■ THE EXERCISE ■
Give back the full material, exactly as it reads.
--- START OF DATA PROVIDED ---
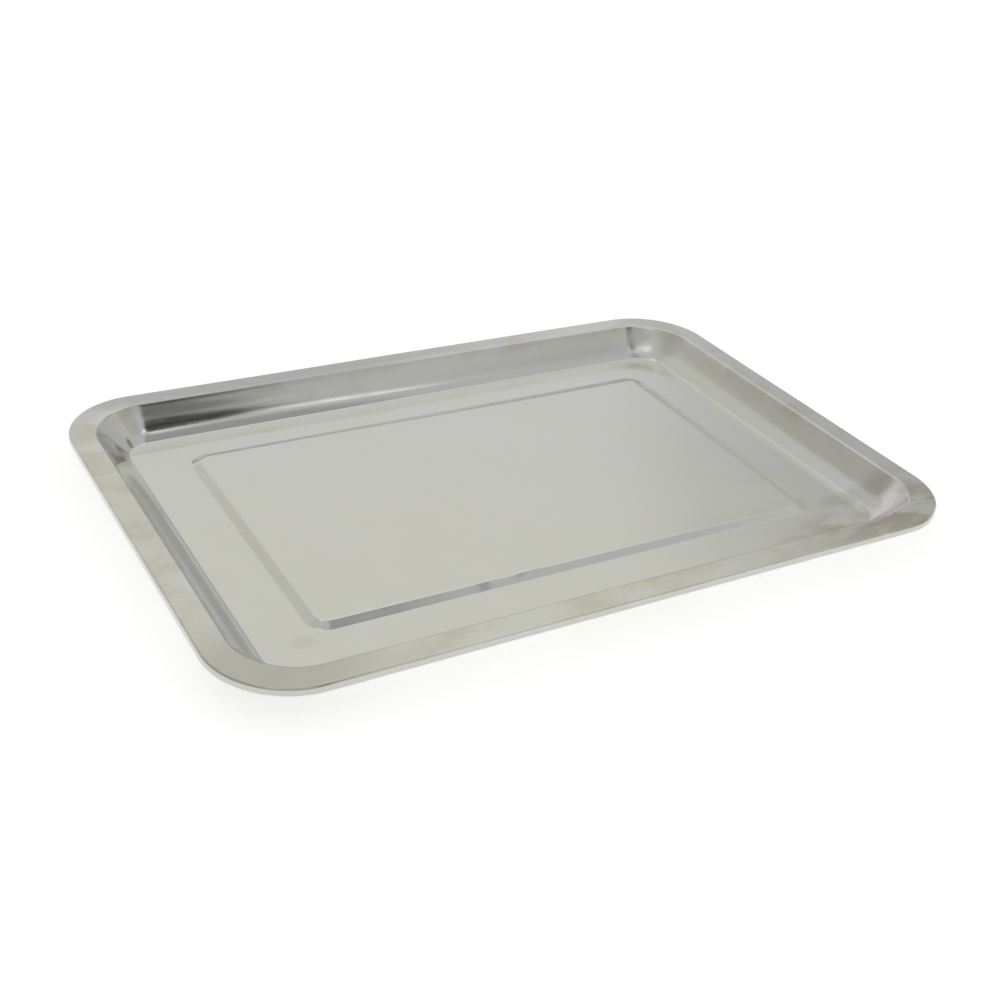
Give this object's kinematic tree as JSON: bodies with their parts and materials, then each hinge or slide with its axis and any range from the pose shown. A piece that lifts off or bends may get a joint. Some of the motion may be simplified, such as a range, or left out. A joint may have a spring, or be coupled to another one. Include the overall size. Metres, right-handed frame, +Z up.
{
  "type": "rectangular tray",
  "caption": "Shallow rectangular stainless steel tray with rounded corners, a flat turned-down rim, sloping walls and a slightly raised panel in its floor.",
  "frame": {"origin": "on the surface the tray rests on, under the middle of the tray", "axes": "+X along the long side, +Y along the short side, +Z up out of the open well"},
  "size_m": [0.4, 0.278, 0.0162],
  "materials": {
    "steel": "bright polished stainless steel, finely rolled grain, faint smudges and heat tint at one corner"
  },
  "bodies": {
    "root": {"tray": "steel"}
  },
  "joints": []
}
--- END OF DATA PROVIDED ---
■ WRITTEN REPLY ■
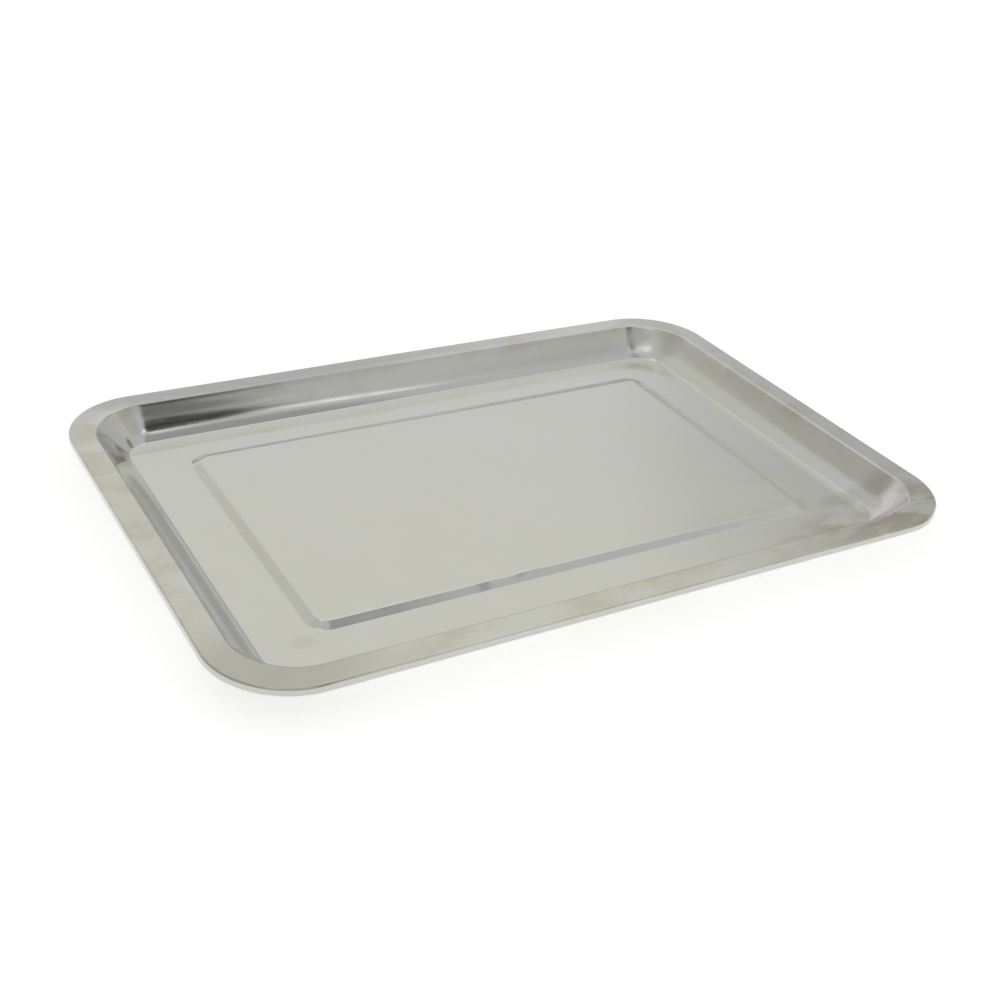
Give this object's kinematic tree as JSON: bodies with their parts and materials, then each hinge or slide with its axis and any range from the pose shown. A piece that lifts off or bends may get a joint. Some of the motion may be simplified, such as a range, or left out. A joint may have a spring, or be coupled to another one. Include the overall size. Metres, right-handed frame, +Z up.
{
  "type": "rectangular tray",
  "caption": "Shallow rectangular stainless steel tray with rounded corners, a flat turned-down rim, sloping walls and a slightly raised panel in its floor.",
  "frame": {"origin": "on the surface the tray rests on, under the middle of the tray", "axes": "+X along the long side, +Y along the short side, +Z up out of the open well"},
  "size_m": [0.4, 0.278, 0.0162],
  "materials": {
    "steel": "bright polished stainless steel, finely rolled grain, faint smudges and heat tint at one corner"
  },
  "bodies": {
    "root": {"tray": "steel"}
  },
  "joints": []
}